Industry analysts who study digital asset management — a sector that includes Sydney firms operating out of Pyrmont and North Sydney's technology corridor — consistently find that between 30 and 40 percent of files stored in unmanaged enterprise environments are exact or near-exact duplicates. For large organisations running Microsoft SharePoint environments or AWS S3 buckets out of data centres in the Eastern Creek industrial precinct, that translates directly to storage costs that compound monthly.

Cloud storage pricing on AWS Sydney region (ap-southeast-2), as published in AWS's public pricing documentation, sits at roughly USD $0.025 per gigabyte per month for standard S3 storage. A mid-sized government agency holding 20 terabytes of image assets — a realistic figure for a department with an active communications team — could theoretically be paying for 6 to 8 terabytes of files it already has elsewhere on the same system. At scale, across the 43 NSW state government agencies that fall under the Digital Information Security Policy, the redundancy problem aggregates into something the NSW Treasury's own budget reviews are beginning to flag under ICT efficiency programs.

The NSW State Archives and Records Authority, which operates under legislation requiring government agencies to manage digital records systematically, has published guidance noting that poor file-naming conventions and the absence of deduplication protocols are among the most common compliance failures identified during audits. That guidance does not attach dollar figures to the problem, but the connection between unmanaged duplicates and storage cost blowouts is direct and arithmetically straightforward.

The Local Pressure Points

Western Sydney is where the numbers get particularly sharp. Parramatta City Council, which manages one of the largest local government digital asset libraries in the state given the scale of infrastructure documentation for projects like the Parramatta Light Rail and surrounding redevelopment precincts, has been expanding its digital records holdings steadily since 2020. Construction photography alone — progress images, compliance shots, heritage documentation — generates hundreds of files per site per week, and without automated deduplication running on the backend, the same image routinely appears across the project management platform, the council's records management system, and the communications team's shared drive simultaneously.

Creative agencies in Surry Hills and Redfern, where much of Sydney's advertising and media production industry is concentrated, deal with a different version of the same problem. A single product photography shoot can produce 500 near-identical RAW files. Post-production workflows that lack automated duplicate detection mean junior staff spend billable hours manually comparing files — time that several digital production managers in the precinct have described in industry forums as the single most wasteful element of their post-production pipeline.

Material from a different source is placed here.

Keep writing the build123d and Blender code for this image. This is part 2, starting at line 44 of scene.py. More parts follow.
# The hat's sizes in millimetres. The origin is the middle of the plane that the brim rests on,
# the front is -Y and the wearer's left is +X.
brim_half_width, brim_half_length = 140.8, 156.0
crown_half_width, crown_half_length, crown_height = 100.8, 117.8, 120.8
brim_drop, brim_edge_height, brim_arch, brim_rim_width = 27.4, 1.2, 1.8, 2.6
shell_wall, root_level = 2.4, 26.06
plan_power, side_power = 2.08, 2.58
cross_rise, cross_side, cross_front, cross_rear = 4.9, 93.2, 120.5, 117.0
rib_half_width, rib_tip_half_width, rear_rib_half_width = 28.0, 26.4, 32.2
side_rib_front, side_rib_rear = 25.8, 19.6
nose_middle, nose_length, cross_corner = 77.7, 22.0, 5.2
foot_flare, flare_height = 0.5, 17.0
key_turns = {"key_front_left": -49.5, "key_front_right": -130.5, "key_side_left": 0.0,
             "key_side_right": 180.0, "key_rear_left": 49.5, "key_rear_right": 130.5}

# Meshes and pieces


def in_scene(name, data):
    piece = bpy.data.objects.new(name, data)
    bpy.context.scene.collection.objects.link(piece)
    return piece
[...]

The practical fix is not exotic. Automated deduplication tools — some built into enterprise storage systems, others available as standalone software — can scan a 20-terabyte library and produce a report within hours. The Australian Signals Directorate's Information Security Manual, updated in January 2026, now explicitly recommends regular data hygiene audits as part of baseline cyber hygiene, giving IT managers a compliance hook to attach budget requests to. For Sydney organisations still running manual processes, the July financial year start is a logical moment to attach a deduplication project to the new-year ICT budget cycle — before the storage bills for the next 12 months lock in.